Creating Async Model Endpoints

Async model endpoints are the most cost-efficient way to perform inference on tasks that are less latency-sensitive.

Creating an Async Model Endpoint
import os
from launch import LaunchClient

client = LaunchClient(api_key=os.getenv("LAUNCH_API_KEY"))
endpoint = client.create_model_endpoint(
    endpoint_name="demo-endpoint-async",
    model_bundle="test-bundle",
    cpus=1,
    min_workers=0,
    endpoint_type="async",
    update_if_exists=True,
    labels={
        "team": "MY_TEAM",
        "product": "MY_PRODUCT",
    },
)

Creating Sync Model Endpoints

Sync model endpoints are useful for latency-sensitive tasks, such as real-time inference. Sync endpoints are more expensive than async endpoints.

Note

Sync model endpoints require at least 1 min_worker.

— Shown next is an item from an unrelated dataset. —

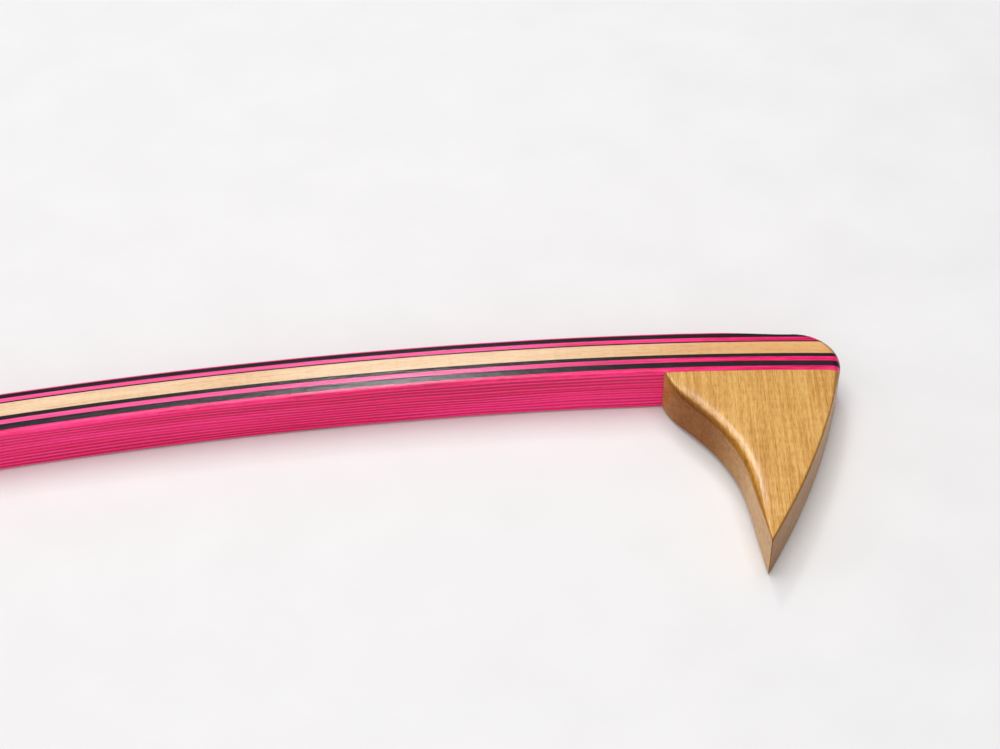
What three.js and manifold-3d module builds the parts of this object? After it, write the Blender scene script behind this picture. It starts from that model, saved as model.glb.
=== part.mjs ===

Creating a Sync Model Endpoint
import os
from launch import LaunchClient

client = LaunchClient(api_key=os.getenv("LAUNCH_API_KEY"))
endpoint = client.create_model_endpoint(
    endpoint_name="demo-endpoint-sync",
    model_bundle="test-bundle",
    cpus=1,
    min_workers=1,
    endpoint_type="sync",
    update_if_exists=True,
    labels={
        "team": "MY_TEAM",
        "product": "MY_PRODUCT",
    },
)

Creating Streaming Model Endpoints

Streaming model endpoints are variants of sync model endpoints that are useful for tasks with strict requirements on perceived latency. Streaming endpoints are more expensive than async endpoints.

Note

Streaming model endpoints require at least 1 min_worker.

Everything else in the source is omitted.